Instructions for the task:
Check each line of the data for "follow" and select those that have it.

Provided entries:
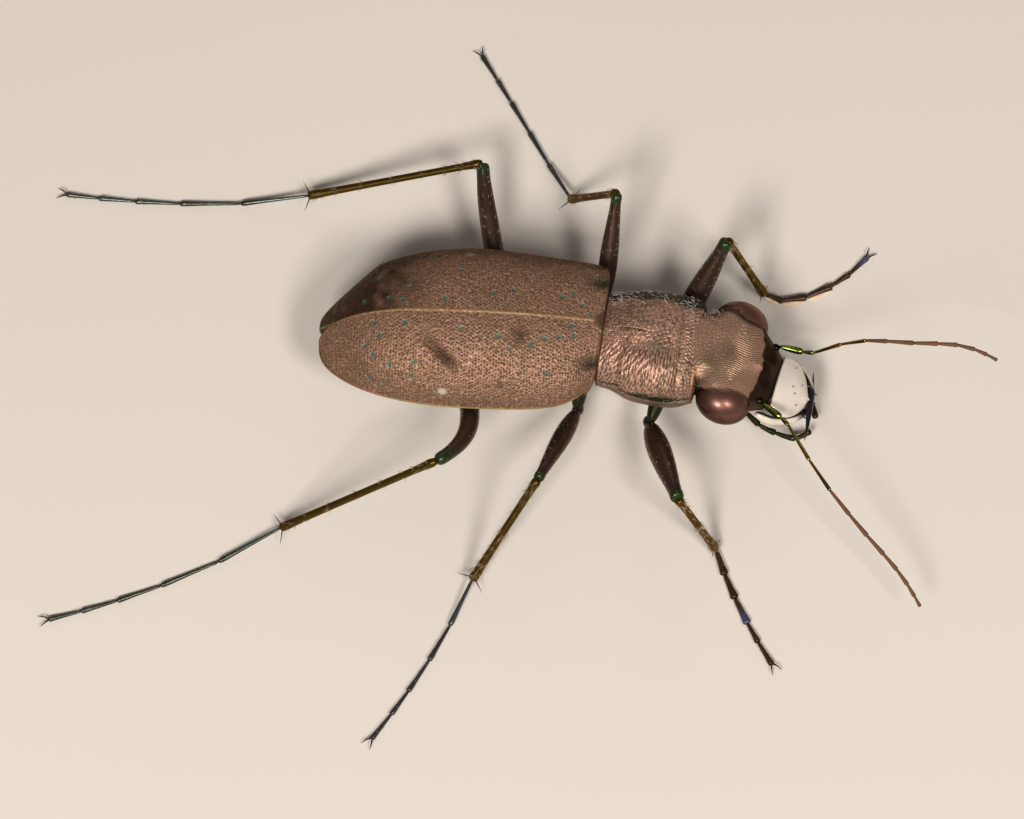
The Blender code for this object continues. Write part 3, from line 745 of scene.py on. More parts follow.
@dataclass(frozen=True)
class Coat:
    """How the hairs of a skin stand.

    length holds the least and the greatest. outward is how strongly they follow
    the skin's own direction, lie where they lean besides, and bend where their
    tips hang, all for the left side. The two spreads are how far single ones stray.
    """

    length: Pair
    outward: float
    lie: Place
    bend: Place
    lie_spread: float = 0.0
    bend_spread: float = 0.0


@dataclass
class Hairs:
    """Short curved bristles, each a slender three-sided cone."""

    name: str
    finish: Finish
    slot: str
    radius: float = 0.011
    patch: float = 0.003
    planted: list[tuple[Points, ...]] = field(default_factory=list)

    def add(
        self, roots: Points, ways: Points, bends: Points, unwraps: Points,
        stance: Stance | None = None,
    ) -> None:
        """Plants bristles.

        Args:
            roots: Where each one grows.
            ways: From its root towards its tip, as long as it is.
            bends: How its tip leans away from that line.
            unwraps: Its root's place on an unwrap of the skin, from 0 to 1.
            stance: The block whose frame they are in, if that isn't the part's own.
        """
        if stance:
            turn = np.array(stance.matrix())[:3, :3].T
            roots, ways, bends = stance.move(roots), ways @ turn, bends @ turn
        self.planted.append((roots, ways, bends, unwraps))

    def sow(
        self, stance: Stance, roots: Points, out: Points, coat: Coat, unwraps: Points,
        draw: Generator,
    ) -> None:
        """Plants a coat of bristles.

        Args:
            stance: The block whose frame they are in.
            roots: Where each one grows.
            out: The direction out of the skin there.
            coat: How they stand.
            unwraps: Its root's place on an unwrap of the skin, from 0 to 1.
            draw: The source of their unevenness.
        """
        mirror = np.ones(roots.shape)
        mirror[:, 1] = np.sign(roots[:, 1])
        length = draw.uniform(*coat.length, (len(roots), 1))
        lie, bends = mirror * coat.lie, mirror * coat.bend * length
        if coat.lie_spread:
            lie += draw.normal(0, coat.lie_spread, roots.shape)
        if coat.bend_spread:
            bends += draw.normal(0, coat.bend_spread, roots.shape)
        self.add(roots, (out * coat.outward + lie) * length, bends, unwraps, stance)

    def build(self) -> Piece:
        """Makes the planted bristles one mesh and hands it over."""
        roots, ways, bends, unwraps = (np.vstack(rows) for rows in zip(*self.planted))
        side = np.cross(ways, [0.31, 0.17, 0.93])
        side /= np.linalg.norm(side, axis=1)[:, None] + 1e-9
        other = np.cross(ways, side)
        other /= np.linalg.norm(other, axis=1)[:, None] + 1e-9
        rings = []
        for along, lean, radius in ((-0.08, 0.0, 1.0), (0.5, 0.25, 0.75)):
            for corner in range(3):
                turn = 2 * math.pi * corner / 3
                out = side * math.cos(turn) + other * math.sin(turn)
                rings.append(roots + ways * along + bends * lean + out * self.radius * radius)
        rings.append(roots + ways + bends)
        points = np.stack(rings, axis=1).reshape(-1, 3)
        faces = [(2, 1, 0), (3, 4, 6), (4, 5, 6), (5, 3, 6)]
        faces += [(a, (a + 1) % 3, (a + 1) % 3 + 3, a + 3) for a in range(3)]
        starts = range(0, len(points), 7)
        polygons = [tuple(start + k for k in face) for start in starts for face in faces]
        mesh = bpy.data.meshes.new(self.name)
        mesh.from_pydata(points.tolist(), [], polygons)
        layer = mesh.uv_layers.new(name="OFBake")
        corners = np.array([(0, 0), (1, 0), (0.5, 1), (0, 0.5), (1, 0.5), (0.5, 0), (0.5, 0.9)])
        loops = np.array([loop.vertex_index for loop in mesh.loops])
        places = unwraps[loops // 7] * (1 - self.patch) + corners[loops % 7] * self.patch
        layer.data.foreach_set("uv", places.astype(np.float32).ravel())
        obj = bpy.data.objects.new(self.name, mesh)
        bpy.context.scene.collection.objects.link(obj)
        turn_outward(obj)
        return hand_over(obj, self.name, self.finish, crease=180.0)


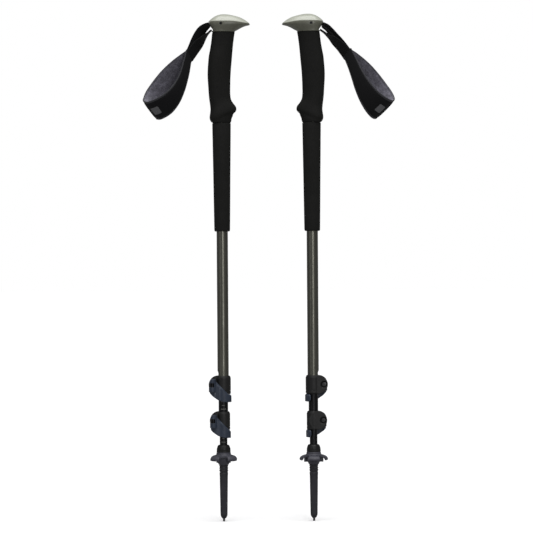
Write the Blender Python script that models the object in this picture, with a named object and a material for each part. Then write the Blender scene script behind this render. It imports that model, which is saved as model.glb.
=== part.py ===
"""A pair of three-section trekking poles, collapsed, standing side by side on their tips.

Sizes are in millimetres and MM turns them into metres. Z is up. Each pole is drawn about its
own axis with its front, where the beak of the cap points, at +X. The left pole stands with
its front to the right, and the right pole is turned half round, so that its front is to the
left. Each section slides out of the one below it, so the lower section is what stays put.
"""

import math
from collections import namedtuple

import bmesh
import bpy
from mathutils import Matrix, Vector

MM = 0.001

# Fits
GAP = 0.3  # between faces that touch, or that turn or slide on each other
BUSH_GAP = 0.25  # radial, between a guide bush and the tube it runs in

# Standing
POLE_SPACING = 122.4
PAIR_CENTRE = (-2.8, 4.9)  # midway between the poles; it centres the pair, straps included, on 0, 0
SIDES = 20

# Tubes
UPPER_TUBE_DIAMETER = 15.3
MIDDLE_TUBE_DIAMETER = 12.9
LOWER_TUBE_DIAMETER = 10.4
TUBE_WALL = 0.7
BUSH_LENGTH = 14.0
BUSH_RIM = 2.0

# Heights, from the tip up
CARBIDE_SHOWN = 4.2
CARBIDE_DIAMETER = 3.0
TIP_CONE = 5.0
TIP_LENGTH = 67.0
TIP_DIAMETER_LOW = 9.6
TIP_DIAMETER_HIGH = 11.6
NECK_SHOWN = 10.0
NECK_DIAMETER = 12.4
THREAD_DEPTH = 0.6
THREAD_PITCH = 3.2
BASKET_HEIGHT = 17.0
BASKET_DIAMETER = 38.9
BASKET_HUB_DIAMETER = 19.6
PETALS = 4
DOME_HEIGHT = 10.0
LOWER_GAP = 9.8  # dome to the lower lever's end
MIDDLE_GAP = 13.0  # lower collar to the upper lever's end
TUBE_SHOWN = 196.0  # upper collar to the foam
EXTENSION_LENGTH = 147.5
GRIP_LENGTH = 123.2

# Lever lock, measured from its screw
LOCK_ABOVE = 12.4
LOCK_BELOW = 23.2
COLLAR_WALL = 2.7
COLLAR_LIP = 3.4
EAR_RADIUS = 12.4
EAR_BACK = 5.5
EAR_FRONT = 9.0
COLLAR_SLIT = 1.8
SCREW_DIAMETER = 3.0
SCREW_HEAD_DIAMETER = 6.8
SCREW_HEAD_HEIGHT = 2.3
SCREW_FROM_COLLAR = 4.2
NUT_DIAMETER = 5.8
HUB_WALL = 1.5
HUB_ABOVE = 8.3
HUB_BELOW = 9.4
LEVER_THICKNESS = 2.2
LEVER_WINDOW = 5.4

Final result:
The Blender code for this object continues. Write part 3, from line 745 of scene.py on. More parts follow.
    length holds the least and the greatest. outward is how strongly they follow